__Information supplied__.
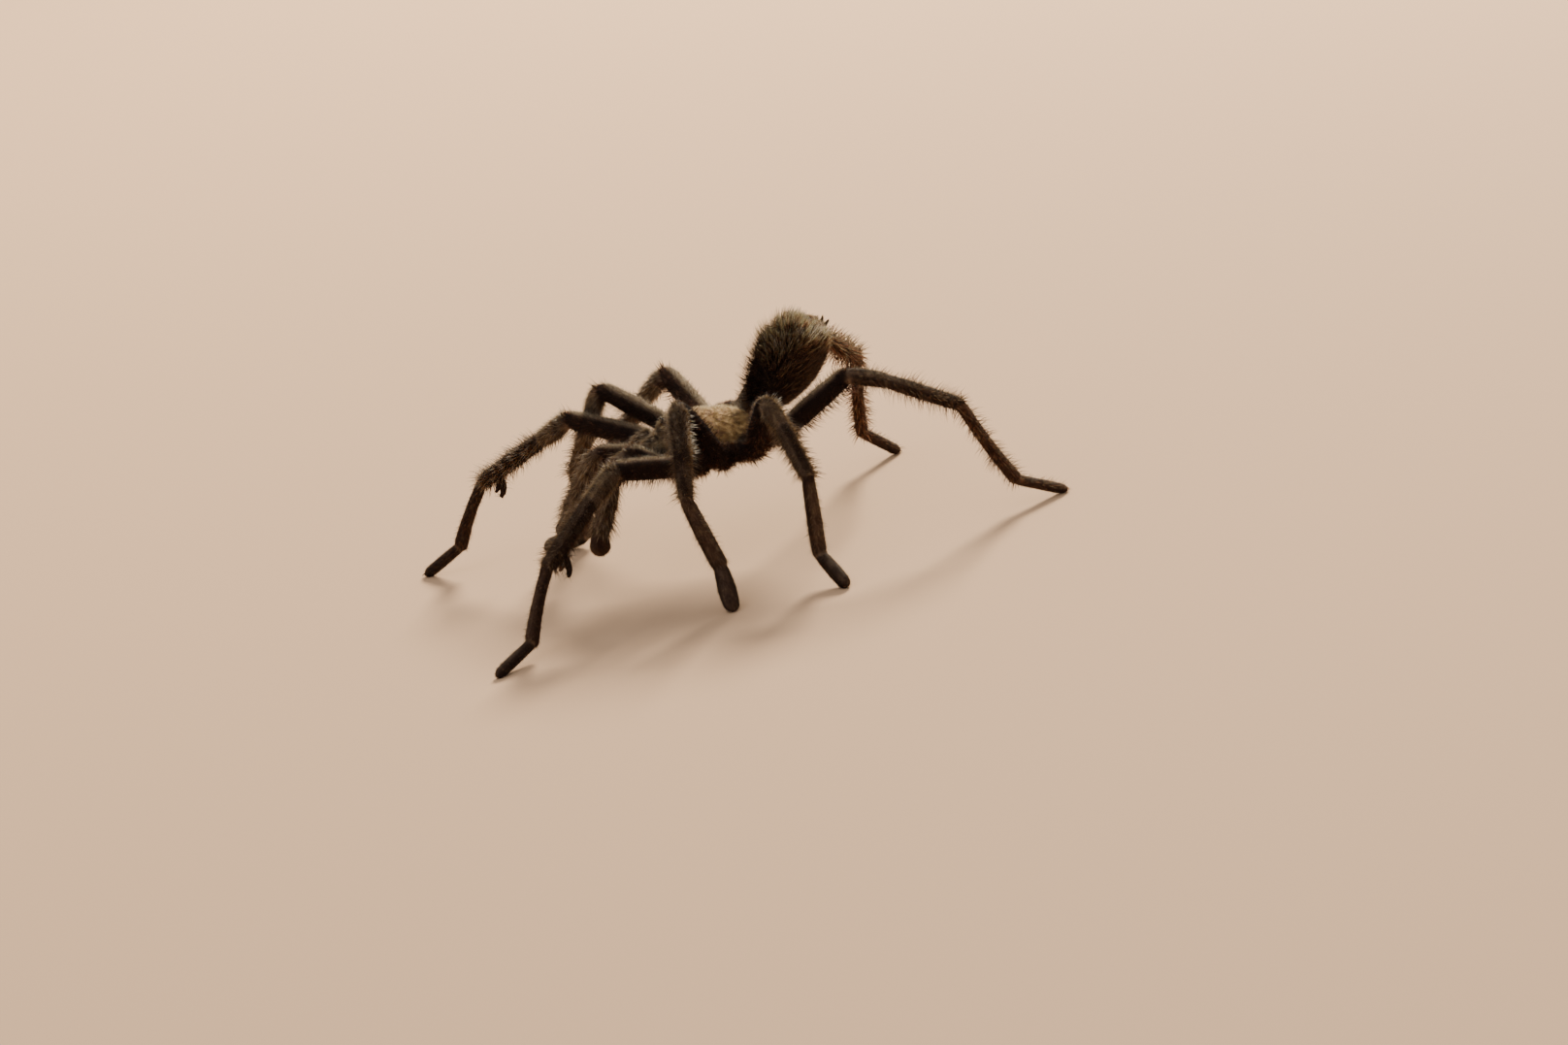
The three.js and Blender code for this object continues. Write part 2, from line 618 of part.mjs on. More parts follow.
function fillTrunk() {
  const carapace = carapaceGeometry();
  trunk.add(namedMesh('carapace', carapace, COAT_GOLD));
  trunk.add(namedMesh('eye_mound', eyeMoundGeometry(carapace), EYE));
  trunk.add(namedMesh('sternum', sternumGeometry(), COAT_DARK));
  for (const side of SIDES) {
    trunk.add(namedMesh(`chelicera_${side.name}`, cheliceraGeometry(side), COAT_CHELICERA));
    trunk.add(namedMesh(`fang_${side.name}`, fangGeometry(side), HORN));
  }

  const stalk = new THREE.CylinderGeometry(PEDICEL.radius, PEDICEL.radius, PEDICEL.length, 12);
  const pedicel = namedMesh('pedicel', stalk, COAT_DARK);
  const sternumRear = STERNUM.length / 2 - STERNUM.forward;
  pedicel.position.set(0, sternumRear + JOINT_GAP + PEDICEL.length / 2, -0.2 - PEDICEL.radius);
  trunk.add(pedicel);

  const hind = new THREE.Group();
  hind.position.set(0, ABDOMEN.front, ABDOMEN.lift);
  hind.rotation.x = rad(ABDOMEN.raised);
  hind.add(namedMesh('abdomen', abdomenGeometry(), COAT_DARK));
  for (const side of SIDES) {
    hind.add(namedMesh(`spinneret_${side.name}`, spinneretGeometry(side), COAT_DARK));
  }
  trunk.add(hind);
}

// ---------------------------------------------------------------- the whole animal

fillTrunk();
const tarantula = new THREE.Group();
tarantula.add(trunk);
for (const side of SIDES) {
  for (const pair of [1, 2, 3, 4]) tarantula.add(...legMeshes(side, pair));
  tarantula.add(...palpMeshes(side));
}

// The origin is on the floor under the middle of the animal's box.
tarantula.updateMatrixWorld(true);
const middle = new THREE.Box3().setFromObject(tarantula, true).getCenter(vec(0, 0, 0));
tarantula.position.set(-middle.x, -middle.y, 0);

export default tarantula;
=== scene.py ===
"""A mature male desert tarantula, life size: one skin, its coat, eyes, fangs, claws and spines.

Lengths are in millimetres and become metres where a mesh is made.  The animal faces -Y, its left
side is +X, and it stands on z = 0.
"""
import sys
import logging
import math
from dataclasses import dataclass, field
from enum import Enum
from typing import Any, Iterable, Optional

import bmesh
import bpy
import numpy as np
from mathutils import Matrix, Vector
from mathutils.bvhtree import BVHTree


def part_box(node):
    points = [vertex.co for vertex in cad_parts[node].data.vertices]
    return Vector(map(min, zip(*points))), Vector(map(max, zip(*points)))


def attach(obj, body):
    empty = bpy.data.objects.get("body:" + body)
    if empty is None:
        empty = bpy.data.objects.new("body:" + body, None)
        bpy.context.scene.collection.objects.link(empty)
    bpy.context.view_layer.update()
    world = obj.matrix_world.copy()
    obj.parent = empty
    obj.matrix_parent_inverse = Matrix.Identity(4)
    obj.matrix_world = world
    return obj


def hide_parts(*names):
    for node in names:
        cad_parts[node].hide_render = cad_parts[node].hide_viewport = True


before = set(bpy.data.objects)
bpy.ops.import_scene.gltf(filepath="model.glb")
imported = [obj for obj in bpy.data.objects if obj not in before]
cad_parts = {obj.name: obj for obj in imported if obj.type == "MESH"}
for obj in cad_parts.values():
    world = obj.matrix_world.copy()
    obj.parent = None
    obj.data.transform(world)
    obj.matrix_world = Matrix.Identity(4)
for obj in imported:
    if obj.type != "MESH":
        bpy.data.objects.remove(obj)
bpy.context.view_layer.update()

LOG = logging.getLogger("tarantula")
MM = 0.001
BODY = "root"

BODY_NOSE_DOWN = 3.0
BODY_ROLL_TO_LEFT = 8.0
SPUR_STRETCH = 6.2  # the end of a first tibia on which its spurs stand
FLOOR_GAP = 0.03  # how far skin and hair stay above the floor
MAP_BANDS = 16  # bands of the coat's map, one for each axis with one to spare
MAP_PER_MM = 0.0098  # how far a millimetre along an axis goes on the map
MAP_START = 0.1  # where an axis starts on the map
MAP_ROUND = 0.056  # how far once round an axis goes
MAP_PATCH = 0.003  # the patch of one lock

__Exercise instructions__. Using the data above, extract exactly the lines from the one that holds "the animal's box." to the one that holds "obj.parent = None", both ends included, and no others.

__Task response__.
// The origin is on the floor under the middle of the animal's box.
tarantula.updateMatrixWorld(true);
const middle = new THREE.Box3().setFromObject(tarantula, true).getCenter(vec(0, 0, 0));
tarantula.position.set(-middle.x, -middle.y, 0);

export default tarantula;
=== scene.py ===
"""A mature male desert tarantula, life size: one skin, its coat, eyes, fangs, claws and spines.

Lengths are in millimetres and become metres where a mesh is made.  The animal faces -Y, its left
side is +X, and it stands on z = 0.
"""
import sys
import logging
import math
from dataclasses import dataclass, field
from enum import Enum
from typing import Any, Iterable, Optional

import bmesh
import bpy
import numpy as np
from mathutils import Matrix, Vector
from mathutils.bvhtree import BVHTree


def part_box(node):
    points = [vertex.co for vertex in cad_parts[node].data.vertices]
    return Vector(map(min, zip(*points))), Vector(map(max, zip(*points)))


def attach(obj, body):
    empty = bpy.data.objects.get("body:" + body)
    if empty is None:
        empty = bpy.data.objects.new("body:" + body, None)
        bpy.context.scene.collection.objects.link(empty)
    bpy.context.view_layer.update()
    world = obj.matrix_world.copy()
    obj.parent = empty
    obj.matrix_parent_inverse = Matrix.Identity(4)
    obj.matrix_world = world
    return obj


def hide_parts(*names):
    for node in names:
        cad_parts[node].hide_render = cad_parts[node].hide_viewport = True


before = set(bpy.data.objects)
bpy.ops.import_scene.gltf(filepath="model.glb")
imported = [obj for obj in bpy.data.objects if obj not in before]
cad_parts = {obj.name: obj for obj in imported if obj.type == "MESH"}
for obj in cad_parts.values():
    world = obj.matrix_world.copy()
    obj.parent = None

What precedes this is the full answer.